So Dumbledore won’t be “explicitly gay” in the next Fantastic Beasts movie, or so says director David Yates.
This raises a few questions, the key one being what the heck does it take to be “explicitly gay”?
Also, Dumbledore isn’t gay.
“Uh, no”, you’re saying. “Ms Rowling knew all along that he was gay and what you just quoted proves it will be confirmed in a future film”.
Fantastic Beasts is an expansion of the Harry Potter universe. That original universe was established in a seven-part book, and eight-part movie, series.
And in that series, Dumbledore is not revealed to be gay.
Ms Rowing might have known in her head that Dumbledore was homosexual. Dumbledore might get, or be revealed to have always been, gay in a future film.
But there is no evidence in the original universe, the bedrock upon which all other Potter-related works will be built, that Dumbledore is gay.
You can, of course, be gay without there being “evidence”. And after Rowling’s statement, some fans dug back into the source material for clues.
These clues include mention of the fact that Dumbledore wore a “flamboyantly cut suit of plum velvet”, that he once said “I do love knitting patterns”, and that gossip Rita Skeeter notes that Dumbledore had “an unnatural interest in Potter from the word go”.
Sidenote to fans: an older man having an “unnatural interest” in a boy isn’t evidence that Dumbledore is gay. It’s evidence of something completely different and, since it’s uttered by a character notorious for twisting the truth, it’s unfair to burden old Dumby with it.
Hindsight being 20/20, it does look like Rowling was plowing some gay stereotypes into Dumbledore’s subtext.
But, subtext, no matter how fierce a shade of plum, is just subtext.
We live in a hetero-normative world and as a man, if you don’t confirm you are something “other than straight” by word or deed, then you are presumed to be heterosexual. You don’t need to have man on man anal sex wrapped in a rainbow flag while singing I Will Survive to prove your gaiety. But some wink-wink suggestions about favourite colours and knitting won’t affirm it either.
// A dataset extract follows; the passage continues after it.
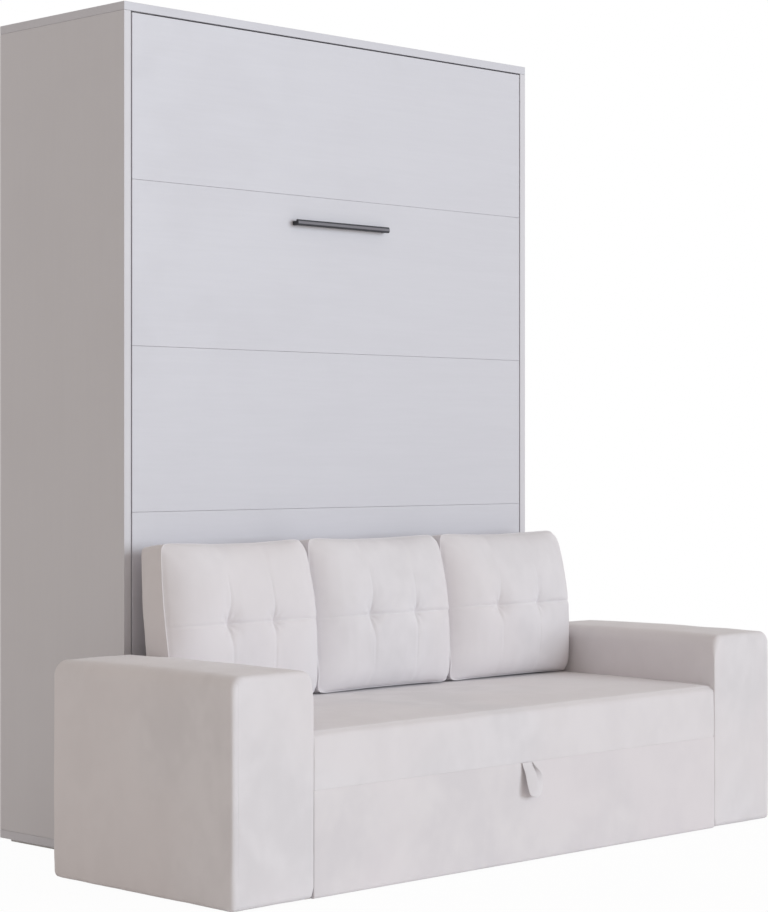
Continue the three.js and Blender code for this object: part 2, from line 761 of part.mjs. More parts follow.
// Storage drawer behind the padded lower front
function makeDrawer() {
  const group = new THREE.Group();
  const front = paddedBlock(
    across(frontWidth / 2),
    [-sofaFront, drawerFrontBack],
    [drawerFloorGap, seamHeight - 1],
    [evenly(drawerFrontRadius), evenly(drawerFrontRadius), [drawerFrontRadius, seatHem]],
    0,
    [5, 1, 2],
  );
  add(group, "drawer_front", front, upholstery);
  const boxFront = drawerFrontBack + seatGap;
  const heights = [drawerSideBottom, drawerSideTop];
  for (const [word, side] of sides) {
    const span = beside(side, drawerSideInner, drawerSideOuter);
    block(group, `drawer_side_${word}`, span, [boxFront, drawerBack], heights, plyBoard);
  }
  const between = across(drawerSideInner - seatGap);
  const backFace = drawerBack - drawerSideThickness;
  block(group, "drawer_back", between, [backFace, drawerBack], heights, plyBoard);
  const floorHeights = [drawerBottomLevel, drawerBottomLevel + drawerBottomThickness];
  block(group, "drawer_bottom", between, [boxFront, backFace - seatGap], floorHeights, plyBoard);
  add(group, "pull_strap", makePullStrap(), upholstery);
  return group;
}

// Folded loop of fabric strap, hanging from a tab on the drawer front's top edge
function makePullStrap() {
  const steps = 28;
  const root = new THREE.Vector2(-sofaFront - pullGap - pullThickness / 2, seamHeight + 0.2);
  const opening = (turn) => (Math.sin(turn / 2) ** 1.5 * (1 - Math.sin(turn))) / 2;
  const widest = Math.max(...Array.from({ length: 181 }, (_, i) => opening(Math.PI * (1 + i / 180))));
  const bulge = (pullReach - pullGap - pullThickness) / widest;
  const centre = (turn) =>
    new THREE.Vector2(root.x - bulge * opening(turn), root.y - (pullLength / 2) * (1 - Math.cos(turn)));
  const offset = (turn, distance) => {
    const along = centre(turn + 0.01).sub(centre(turn - 0.01)).normalize();
    return centre(turn).add(new THREE.Vector2(-along.y, along.x).multiplyScalar(distance));
  };
  const line = (from, distance) => {
    const turned = (i) => from + ((2 * Math.PI - 2 * from) * i) / steps;
    return Array.from({ length: steps + 1 }, (_, i) => offset(turned(i), distance));
  };
  const ring = new THREE.Shape(line(0.2, pullThickness / 2));
  ring.holes.push(new THREE.Path(line(0.6, -pullThickness / 2).reverse()));
  const span = across(pullWidth / 2);
  const tab = slab(span, [root.x - 2.4, root.x + pullTab], [seamHeight - 1 + seatGap, seamHeight + 1]);
  return joined(alongX(ring, span), tab);
}

// One back cushion in its own frame: crowned faces, a seam round each, sewn channels and two tufts in front
function makeBackCushion() {
  const halfX = cushionWidth / 2;
  const halfZ = cushionHeight / 2;
  const halfSeam = cushionSeam / 2;
  const tuft = tuftOffset / halfX;
  const across1 = [0, tuft - 0.2, tuft - 0.06, tuft, tuft + 0.06, 0.52, 0.7, 0.84, 0.94, 1];
  const across2 = [0, 0.07, 0.24, 0.46, 0.66, 0.82, 0.93, 1];
  const mirror = (list) => [...list.slice(1).map((s) => -s).reverse(), ...list];
  const crownShape = (u, v) => ((1 - Math.abs(u) ** 6) * (1 - Math.abs(v) ** 5)) ** 0.5;
  const groove = (distance, width) => Math.exp(-((distance / width) ** 2));
  const place = (u, t, v) => {
    const size = Math.max(Math.abs(u), Math.abs(v), 1e-6);
    const powers = (Math.abs(u) / size) ** cushionCorner + (Math.abs(v) / size) ** cushionCorner;
    const round = Math.max(1, powers) ** (-1 / cushionCorner);
    const pull = 1 + (round - 1) * size ** 3;
    const edge = size ** 4 * (1 - t * t);
    const x = halfX * u * pull + Math.sign(u) * cushionPuff * edge * (1 - v * v);
    const z = halfZ * v * pull + Math.sign(v) * cushionPuff * edge * (1 - u * u);
    if (Math.abs(t) < 1) return [x, halfSeam * t, z];
    const crown = crownShape(u, v);
    if (t > 0) return [x, halfSeam + cushionBackCrown * crown, z];
    const fade = Math.min(1, 1.4 * crown);
    const near = Math.abs(Math.abs(x) - tuftOffset);
    const level = z - tuftLevel;
    const sewn = channelDepth * Math.max(groove(near, 7), groove(level, 7));
    const pit = tuftDepth * groove(Math.hypot(near, level), tuftRadius);
    return [x, -(halfSeam + cushionFrontCrown * crown) + (sewn + pit) * fade, z];
  };
  return gridForm(mirror(across1), [-1, -0.4, 0.4, 1], mirror(across2), place);
}

function makeBackCushions() {
  const group = new THREE.Group();
  const lean = radians(cushionLean);
  const bottom = (cushionHeight / 2) * Math.cos(lean) + (cushionSeam / 2) * Math.sin(lean);
  const rest = (cushionSeam / 2) * Math.cos(lean) - (cushionHeight / 2) * Math.sin(lean) - cushionCentreDepth;
  const seatHalf = (sofaFront - seatBackGap) / 2;
  const rise = seatCrown * (1 - ((rest + sofaFront - seatHalf) / seatHalf) ** 2);
  const centre = seatTop + rise + seatGap + bottom;
  const names = ["left", "middle", "right"];
  names.slice(0, cushionCount).forEach((word, i) => {
    const cushion = add(group, `back_cushion_${word}`, makeBackCushion(), upholstery);
    const place = i - (cushionCount - 1) / 2;
    const level = centre - Math.abs(place) * outerCushionDrop;
    cushion.position.set(place * cushionPitch, -cushionCentreDepth, level);
    cushion.rotation.x = -lean;
  });
  return group;
}

const wallBed = new THREE.Group();
wallBed.add(makeCabinet(), makeWallBrackets(), makePivotPlates());
wallBed.add(makeBed(), makeFootLeg(), ...sides.map(([word, side]) => makeGasSpring(word, side)));
wallBed.add(makeArmrests(), makeSofaBase(), makeDrawer(), makeBackCushions());
wallBed.position.y = (sofaFront + pullReach - cabinetDepth) / 2;

export default wallBed;
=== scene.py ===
# Wall bed with a sofa in front: what shows of it, in metres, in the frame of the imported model.
# X runs to the right, Y to the wall and Z up. FRONT is the plane of the cabinet's front edges.
import json
import math

import bmesh
import bpy
from mathutils import Matrix, Vector, noise

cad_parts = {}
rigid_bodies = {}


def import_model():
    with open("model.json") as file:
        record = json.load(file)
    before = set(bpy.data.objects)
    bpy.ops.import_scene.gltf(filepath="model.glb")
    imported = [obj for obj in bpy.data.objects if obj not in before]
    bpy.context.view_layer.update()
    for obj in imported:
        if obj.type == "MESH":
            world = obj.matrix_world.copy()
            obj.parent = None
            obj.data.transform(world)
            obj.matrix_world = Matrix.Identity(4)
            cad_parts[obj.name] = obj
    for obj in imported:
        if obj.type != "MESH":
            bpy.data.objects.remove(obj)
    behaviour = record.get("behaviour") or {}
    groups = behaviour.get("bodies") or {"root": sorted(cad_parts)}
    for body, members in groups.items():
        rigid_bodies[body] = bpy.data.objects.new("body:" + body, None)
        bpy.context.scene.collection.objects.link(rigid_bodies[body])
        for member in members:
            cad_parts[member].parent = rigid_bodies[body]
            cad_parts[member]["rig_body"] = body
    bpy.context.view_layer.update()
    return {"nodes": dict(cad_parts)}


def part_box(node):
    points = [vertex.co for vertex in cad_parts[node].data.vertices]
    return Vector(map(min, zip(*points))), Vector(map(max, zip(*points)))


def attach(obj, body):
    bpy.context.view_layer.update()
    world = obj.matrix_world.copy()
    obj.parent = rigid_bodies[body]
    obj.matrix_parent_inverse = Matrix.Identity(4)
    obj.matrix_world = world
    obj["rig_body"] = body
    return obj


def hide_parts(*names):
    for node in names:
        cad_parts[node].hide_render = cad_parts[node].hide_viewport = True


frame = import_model()
nodes = frame["nodes"]
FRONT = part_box("cabinet_top")[0].y
SIDES = ((-1, "left"), (1, "right"))


# Shader building

UNSET = (0.8, 0.8, 0.8, 1.0)


def wire(tree, kind, inputs=None, **settings):
    """A new node, with each input linked or set."""
    node = tree.nodes.new(kind)
    for key, value in settings.items():
        setattr(node, key, value)
    for socket, value in (inputs or {}).items():
        if isinstance(value, bpy.types.NodeSocket):
            tree.links.new(value, node.inputs[socket])
        else:
            node.inputs[socket].default_value = value
    return node


def blend_colours(tree, factor, first, second):
    inputs = {0: factor, 6: first, 7: second}
    return wire(tree, "ShaderNodeMix", inputs, data_type="RGBA", blend_type="MIX").outputs[2]


def sums(tree, operation, first, second=0.0, third=0.0):
    inputs = {0: first, 1: second}
    if operation == "MULTIPLY_ADD":
        inputs[2] = third
    return wire(tree, "ShaderNodeMath", inputs, operation=operation).outputs[0]


def weighted(tree, first, share, second):
    """The mean of two values, in which the first has this share."""
    return sums(tree, "MULTIPLY_ADD", first, share, sums(tree, "MULTIPLY", second, 1 - share))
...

But this is JK Rowling’s universe, so let’s play by her rules. Dumbledore is gay and was gay all along. He was gay, but we were never told or shown that. So that means for seven books and eight films, Albus Dumbledore was left in the closet.
The final film in the series was released in July 2007. Rowling confirmed Dumbledore’s sexual orientation in October 2007.
I admire JK Rowling. I especially admire her politics. She’s brave, generous, and an undisputed LGBTQ ally.
But why, if she knew Dumbledore was gay, did she choose to confirm it only after it was too late to make it canon? Why did she decide to tell, and not show?
There’s some subtext that can be read into her actions: that being gay is something to hide, which in turn means it’s something shameful, a dirty secret. See, that’s the problem with subtext, it is open to interpretation. It is suggestion, not confirmation.
When she finally did “tell”, this is how Rowling chose to introduce gay Dumbledore to the world. “Falling in love can blind us to an extent”. And she added that Dumbledore’s love was his “great tragedy”.
More subtext: Dumbledore’s sexuality brought him unhappiness, so much it drove him into the closet. The Gayngst is strong with this one.
It’s hard not to be disappointed that in the most successful series of novels of all time, the key gay character’s love dare not spoke its name. The closet is a sad, dark place and I don’t wish it on anyone, real or fictional.
Getting an in-world confirmation of Dumbledore’s sexual orientation won’t undo the past, but it’s something. Gays are still under-represented in popular culture, so we’re very good at accepting the “somethings” that come our way.
But, equally, we’re better than being just a “something”. We are better than being left out of the original story, our sexuality retconned with a “Homo-Him Revelio” that arguably has done more harm than good.
Seven books, eight movies, and now another two films and still we should just “wait and see”? This may be the world’s most protracted coming out. Someone should tell Dumbledore it gets better. However, given the messy history that has already defined his gayness, I suspect it’s only going to get worse.